Tuesday, August 2, 2011

Chronic Misperception and U.S.-Iraq Conflict

A powerful and very interesting study from Charles Duelfer and Stephen Benedict Dyson, at International Security, "Chronic Misperception and International Conflict: The U.S.-Iraq Experience."

Some may recall that Duelfer led the Iraq Survey Group investigating Iraq's WMD programs, which issued a report, "Comprehensive Revised Report with Addendums on Iraq's Weapons of Mass Destruction." And check the criticism of Duelfer from Christopher Carson, "What Charles Duelfer Missed."

Opinions are pretty much set in stone on the causes of war with Iraq. That said, the Duelfer and Dyson study at International Security is valuable for its perspective on the dyadic dynamics of U.S.-Iraq conflict. Theories of misperception delve into the psychological biases of decision-making. There's an outstanding theoretical discussion at the essay, and that alone is worth taking a few minutes. From the U.S. perspective, the main problem was an essentially irreversible enemy image of Iraq's Saddam Hussein, an image that over time became resistant to new stimuli that might have provided better information on Iraqi intentions and capabilities. But perhaps even more interesting is Saddam's own failures of misperception, and how these virtually guaranteed a U.S. military response. Here's this from the study:
As deputy head of the UNSCOM inspections from 1993 to 2000, and again as the chief investigator into Saddam’s WMD programs after the 2003 invasion Duelfer had a unique opportunity to develop an understanding of how the Iraqis viewed UN weapons inspections and resolutions. During one of the first inspections, while Iraq was still surrounded by the massive forces used to expel it from Kuwait, UNSCOM staff was blocked and various materials were secreted away. This blatant obstruction of the UN inspectors was reported to the Security Council and, after debate among its fifteen members, the council dispatched the head of the International Atomic Energy Agency, Hans Blix, and the head of the UNSCOM inspection team, Rolf Ekeus, to Baghdad to resolve this dispute over access afforded under the UN cease-fire resolution.

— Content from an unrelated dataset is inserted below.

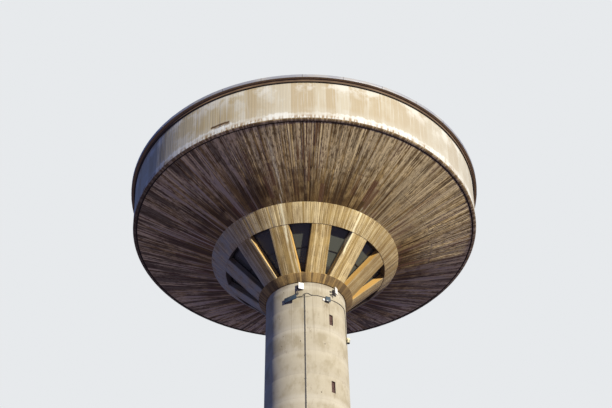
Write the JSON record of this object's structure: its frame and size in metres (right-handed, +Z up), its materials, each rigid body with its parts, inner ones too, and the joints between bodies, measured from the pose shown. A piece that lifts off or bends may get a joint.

This response—the dispatch of two Swedish diplomats—was seen by Saddam as indicating a weakness of will in the Security Council. He had violated the terms of the cease-fire resolution, and the response was neither regime threatening nor even punitive in nature. The weak response communicated a lesson that shaped Saddam’s attitude toward the UN process. The Security Council would not recommence the war to enforce compliance with disarmament requirements, in spite of whatever some members may have said at the time. Saddam came to regard the UN process not as one wherein he would be obligated to comply categorically, but as one of testing and bargaining. He would give up what he had to give up to convince the Security Council to lift its UN sanctions, but no more.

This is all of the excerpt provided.